## Problem:
Extract the listing below in full, unchanged.

========

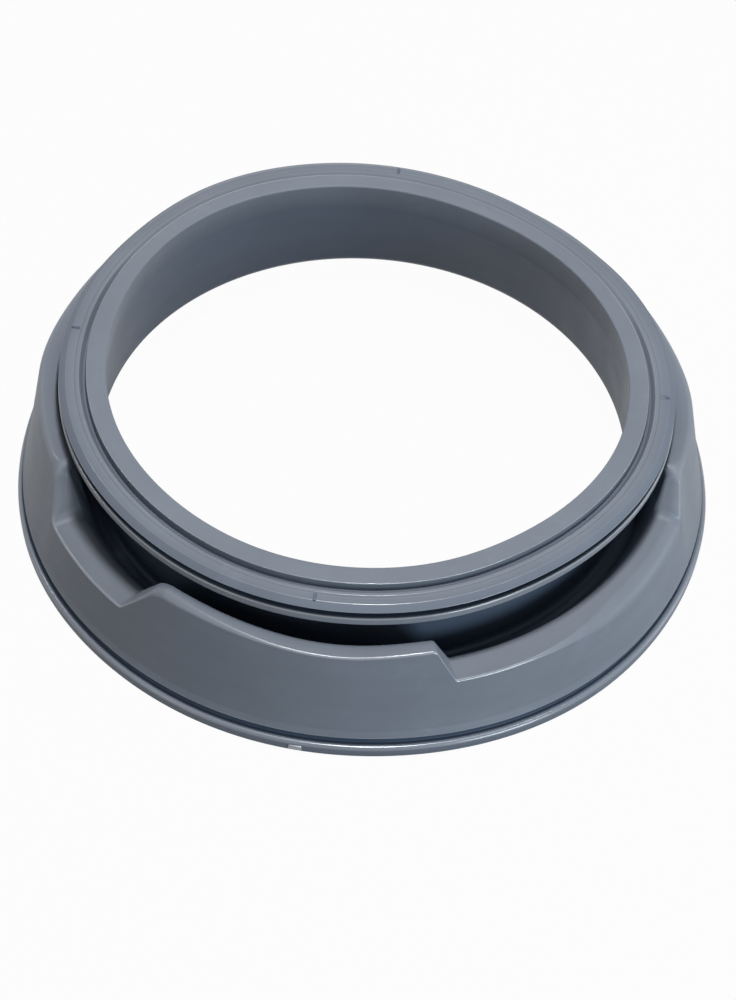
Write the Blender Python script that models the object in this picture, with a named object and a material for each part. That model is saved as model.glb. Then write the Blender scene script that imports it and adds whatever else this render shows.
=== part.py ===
# Door gasket of a front-loading washing machine: one moulded rubber ring with a folded wall.
# It lies on its tub side with the door side up. Metres, +Z up, origin at the centre of the base.
#
# Going through the section: the clamped rim on the tub, the tapering outer wall, the shoulder,
# the fold down behind it, the neck that lines the mouth, and the door ring with its flanges.
# At the front (-Y) the shoulder drops to two shelves with a raised hood between them, so the
# section changes with the angle and the body is a loft through closed sections.

import cmath
import math

import bmesh
import bpy
import numpy as np
from mathutils import Matrix

# Radial sizes, counted outward from the mouth
mouth_radius = 0.1360
ring_width = 0.0540
wall = 0.0030

# Rim on the tub: a bead, the clamp band's groove over it and the tub lip's groove under it
rim_width = 0.0145
bead_height = 0.0070
bead_round = 0.0015
clamp_groove_height = 0.0026
clamp_groove_depth = 0.0046
lip_groove_width = 0.0036
lip_groove_depth = 0.0040
rim_round = 0.0010

# Outer wall and shoulder
foot_setback = 0.0030
shoulder_height = 0.0646
shoulder_crest = 0.0041
crest_reach = 0.0040
shoulder_round = 0.0036
crest_round = 0.0030

# Fold and neck
fold_height = 0.0180
fold_width = 0.0071
fold_round = 0.0034
leg_lean = 0.0103
neck_flare = 0.0072
bend_round = 0.0008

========

## Written response:
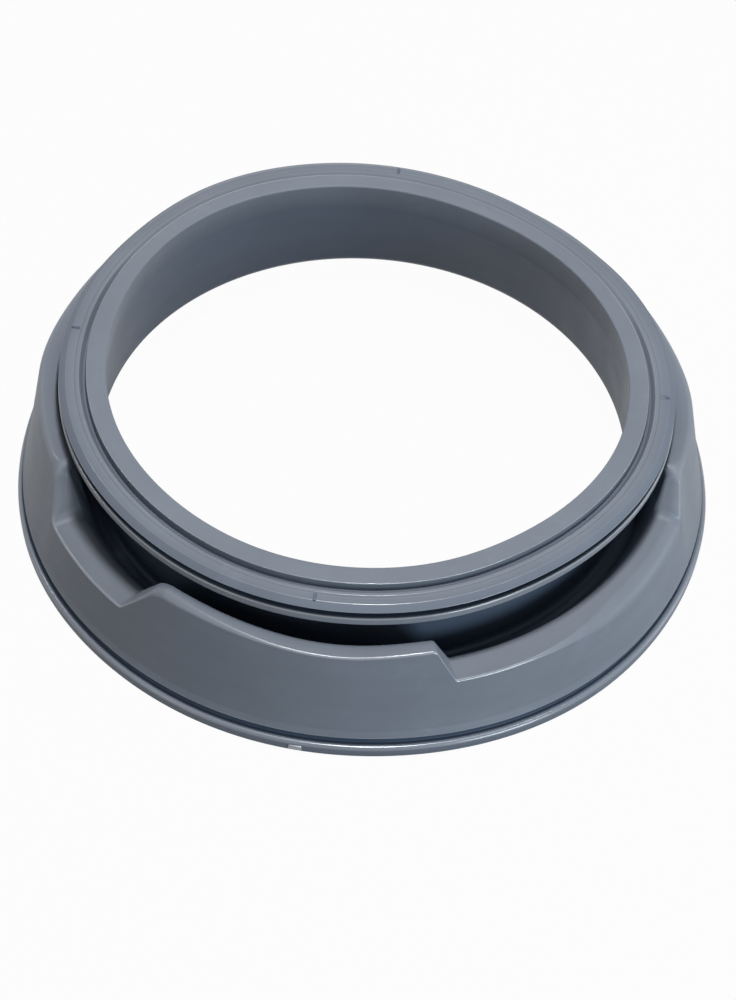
Write the Blender Python script that models the object in this picture, with a named object and a material for each part. That model is saved as model.glb. Then write the Blender scene script that imports it and adds whatever else this render shows.
=== part.py ===
# Door gasket of a front-loading washing machine: one moulded rubber ring with a folded wall.
# It lies on its tub side with the door side up. Metres, +Z up, origin at the centre of the base.
#
# Going through the section: the clamped rim on the tub, the tapering outer wall, the shoulder,
# the fold down behind it, the neck that lines the mouth, and the door ring with its flanges.
# At the front (-Y) the shoulder drops to two shelves with a raised hood between them, so the
# section changes with the angle and the body is a loft through closed sections.

import cmath
import math

import bmesh
import bpy
import numpy as np
from mathutils import Matrix

# Radial sizes, counted outward from the mouth
mouth_radius = 0.1360
ring_width = 0.0540
wall = 0.0030

# Rim on the tub: a bead, the clamp band's groove over it and the tub lip's groove under it
rim_width = 0.0145
bead_height = 0.0070
bead_round = 0.0015
clamp_groove_height = 0.0026
clamp_groove_depth = 0.0046
lip_groove_width = 0.0036
lip_groove_depth = 0.0040
rim_round = 0.0010

# Outer wall and shoulder
foot_setback = 0.0030
shoulder_height = 0.0646
shoulder_crest = 0.0041
crest_reach = 0.0040
shoulder_round = 0.0036
crest_round = 0.0030

# Fold and neck
fold_height = 0.0180
fold_width = 0.0071
fold_round = 0.0034
leg_lean = 0.0103
neck_flare = 0.0072
bend_round = 0.0008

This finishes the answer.